The legal battles that followed lasted years. Because they were tied together in a partnership, Paul had to sue the other three members in the High Court to dissolve the band. It was ugly. It involved affidavits where they insulted each other's work. It was the furthest thing from "All You Need Is Love" imaginable.

What We Can Learn From the End

Looking back at the Beatles in the end, the takeaway isn't that they failed. It's that they survived as long as they did. Most bands don't last eight years, let alone change the world in that time. They showed that creative partnerships have a natural lifespan.

If you're looking to dive deeper into this specific era, there are a few things you should do to get the full picture beyond the myths:

  1. Watch Peter Jackson's "Get Back" documentary. It’s eight hours long, but it’s the only way to see the actual dynamics. You’ll see that they didn't hate each other 24/7; they were mostly just bored and frustrated.
  2. Listen to "New Morning" by Bob Dylan and "All Things Must Pass" by George Harrison.
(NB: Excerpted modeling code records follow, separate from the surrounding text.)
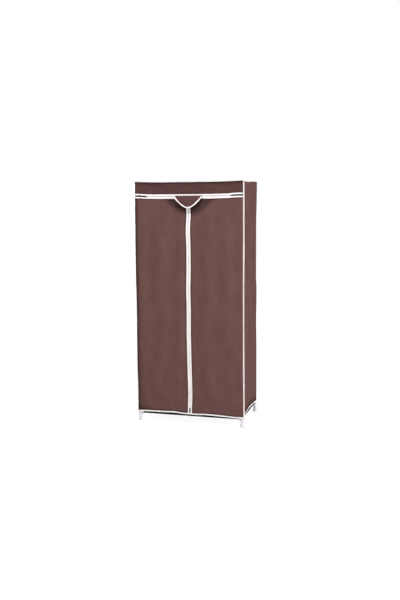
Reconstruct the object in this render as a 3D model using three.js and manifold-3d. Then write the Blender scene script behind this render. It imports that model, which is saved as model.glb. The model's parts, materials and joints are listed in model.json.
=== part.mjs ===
// Portable fabric wardrobe: a push-fit frame of steel tubes in moulded corner connectors,
// dressed in a soft cover whose two doors close with a T-shaped zip under a small flap.
// Millimetres, +Z up, front towards -Y, origin on the floor under the middle of the cover.

import * as THREE from 'three';
import { mergeVertices } from 'three/addons/utils/BufferGeometryUtils.js';
import Module from 'manifold-3d';

const wasm = await Module();
wasm.setup();

// Cover
const COVER_WIDTH = 722;
const COVER_DEPTH = 436;
const COVER_HEIGHT = 1600;
const HEM_HEIGHT = 64;
const CLOTH_THICKNESS = 1.2;
const TOP_SAG = 5.5;
const ROOF_SAG = 10;
const FIT_GAP = 0.3;
const CUT_OVERRUN = 5;

// Bound edges of the cover
const BINDING_WIDTH = 9;
const HEM_BINDING_WIDTH = 10;
const BINDING_LAYER = 0.8;
const HEADER_DROP = 82;
const SEAM_FIN_WIDTH = 10;
const SEAM_FIN_THICKNESS = 1.6;
const SEAM_FIN_ROOT = 0.5;
const SEAM_FIN_ANGLE = THREE.MathUtils.degToRad(20);
const TOP_FIN_ANGLE = THREE.MathUtils.degToRad(15);
const CORNER_HEM_GAP = 1.8;

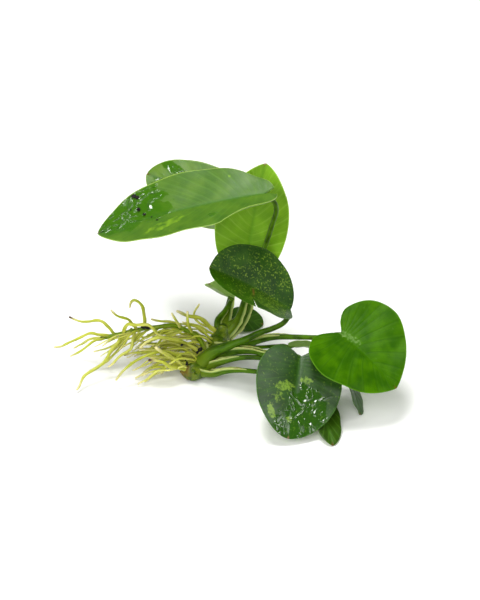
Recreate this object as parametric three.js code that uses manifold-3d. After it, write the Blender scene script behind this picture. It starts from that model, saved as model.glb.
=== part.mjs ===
// A bare-root anubias plant lying on a flat surface: rhizome, runner, leaf stalks, blades and main roots.
// Millimetres, +Z up. The origin is the middle of the flat patch under the rhizome, on the surface it lies on.
// -Y is the front of the plant, where most blades hang forward; the roots trail towards -X.

import * as THREE from 'three';
import { mergeVertices } from 'three/addons/utils/BufferGeometryUtils.js';
import Module from 'manifold-3d';

const wasm = await Module();
wasm.setup();

// driving dimensions
const gap = 0.3; // air between two pieces that touch on the real plant
const rhizomeRadius = 4.6;
const rhizomeWaist = 0.07; // depth of the rings left by old leaves, as a share of the radius
const rhizomeRings = 5;
const runnerRadius = 1.1;
const runnerTipRadius = 0.9;
const bladeThickness = 0.8;
const bladeEdge = 0.5; // thickness at the margin
const bladeRows = 12; // from the sinus to the tip, on each half
const bladeColumns = 3; // from the midrib to the margin
const sinusStart = 0.12; // radians of the outline that the sinus takes up
const stalkSides = 7;
const rootSides = 5;
const stepLength = 4.5; // along a stalk or root
const floorHalf = 200; // half side of the block that trims the rhizome's underside

const colors = {
  rhizome: 0x7f8f2c,
  runner: 0x3d5a16,
  stalk: 0x46701a,
  root: 0xbdb85c,
  lance: 0x4a8420,
  back: 0x4c7d33,
  upright: 0x6ba023,
  mottled: 0x2c5510,
  heart: 0x4c8a12,
  front: 0x3c6e1c,
  shaded: 0x33601f,
  young: 0x7f9a4a,
};

// Blades. at: where the stalk meets the blade. heading: compass angle of the midrib, 0 is +X and 90 is +Y.
// rise: slope of the midrib at the stalk. roll: turn about the midrib. belly: where the blade is widest, as a
// share of its length. lobe: how far the basal lobes reach behind the stalk. point: above 1 draws the tip
// out, below 1 rounds it. bend, twist and sweep: degrees over the whole length. fold: slope of each half up
// from the midrib. cup: how far the margin rises. Lengths are in millimetres, angles in degrees.
const blades = [
  { name: 'lance', color: 'lance', at: [30.5, 20, 87], heading: 181, rise: -10, roll: -12, length: 78,
    width: 35, belly: 0.45, lobe: 2, point: 1.35, blunt: 0.9, bend: 14, fold: 9, cup: 2, twist: -7, sweep: -1 },
  { name: 'back', color: 'back', at: [20, 46, 61.2], heading: 163, rise: 10, roll: -31, length: 48.5,
    width: 31.5, belly: 0.4, lobe: 3.5, point: 1.15, blunt: 0.8, bend: 11, fold: 5, cup: 1, twist: 4, sweep: -12 },
  { name: 'upright', color: 'upright', at: [22.5, 30, 42.5], heading: 68, rise: 73, roll: 10, length: 49,
    width: 33.5, belly: 0.4, lobe: 5, point: 1.45, blunt: 0.8, bend: -7, fold: 9, cup: 0, twist: 3, sweep: -8 },
  { name: 'mottled', color: 'mottled', at: [42, 8, 32.5], heading: 181, rise: 39, roll: -9, length: 44,
    width: 38, belly: 0.47, lobe: 1.5, point: 0.85, blunt: 0.95, bend: 7, fold: 13, cup: 3, twist: -6, sweep: 9 },
  { name: 'heart', color: 'heart', at: [65, -8, 31.5], heading: -42, rise: -15, roll: 15, length: 36,
    width: 48.5, belly: 0.23, lobe: 8, point: 1.55, blunt: 0.9, bend: 12, fold: 5, cup: 2.5, twist: 1, sweep: -8 },
  { name: 'front', color: 'front', at: [46, -16.5, 24.8], heading: -98, rise: -32, roll: -16, length: 39,
    width: 39, belly: 0.36, lobe: 5, point: 1.15, blunt: 0.8, bend: 2, fold: 6, cup: 2, twist: -8, sweep: -3 },
  { name: 'narrow', color: 'shaded', at: [54, -19, 7], heading: -79, rise: -9.5, roll: -12, length: 32,
    width: 13.5, belly: 0.46, lobe: 0, point: 1.15, blunt: 0.8, bend: 4, fold: 8, cup: 0, twist: -2, sweep: 0 },
  { name: 'low_back', color: 'mottled', at: [15.5, 43.5, 4.6], heading: -11, rise: -13, roll: 10, length: 15.5,
    width: 16, belly: 0.43, lobe: 1, point: 1.2, blunt: 0.8, bend: 3, fold: 4, cup: -1, twist: -3, sweep: 2 },
  { name: 'edge', color: 'shaded', at: [66, -7.7, 12.2], heading: -69, rise: -19, roll: -54, length: 25.5,
    width: 14, belly: 0.5, lobe: 0, point: 1.15, blunt: 0.8, bend: 12, fold: 11, cup: -1, twist: 0, sweep: 0 },
  { name: 'small', color: 'shaded', at: [41, 2, 17], heading: -4, rise: 6, roll: -60, length: 13,
    width: 8, belly: 0.45, lobe: 0, point: 1.1, blunt: 0.8, bend: 10, fold: 10, cup: 0, twist: 0, sweep: 0 },
  { name: 'young', color: 'young', at: [16, 22, 29.5], heading: 207, rise: 44, roll: 48, length: 18,
    width: 13.5, belly: 0.46, lobe: 0.5, point: 0.9, blunt: 0.8, bend: 0, fold: 11, cup: 2, twist: 6, sweep: 0 },
];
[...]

These albums, released right around the breakup, show where the musical "vibe" was shifting—away from the polished studio sound of the 60s and into something more raw.
  3. Read "You Never Give Me Your Money" by Peter Doggett. This is hands-down the best book on the financial and legal nightmare of the breakup. It moves past the "who wrote what" and explains why they ended up in court.
  4. Compare the "Let It Be" album with "Let It Be... Naked." The latter removes the Phil Spector "Wall of Sound" orchestration. It gives you a much clearer idea of what the band actually sounded like in the room during their final days.

The end of the Beatles wasn't a failure of talent. It was just the inevitable result of four geniuses growing up and realizing they didn't fit in the same box anymore. It’s a messy, human story, and that’s probably why we’re still talking about it sixty years later.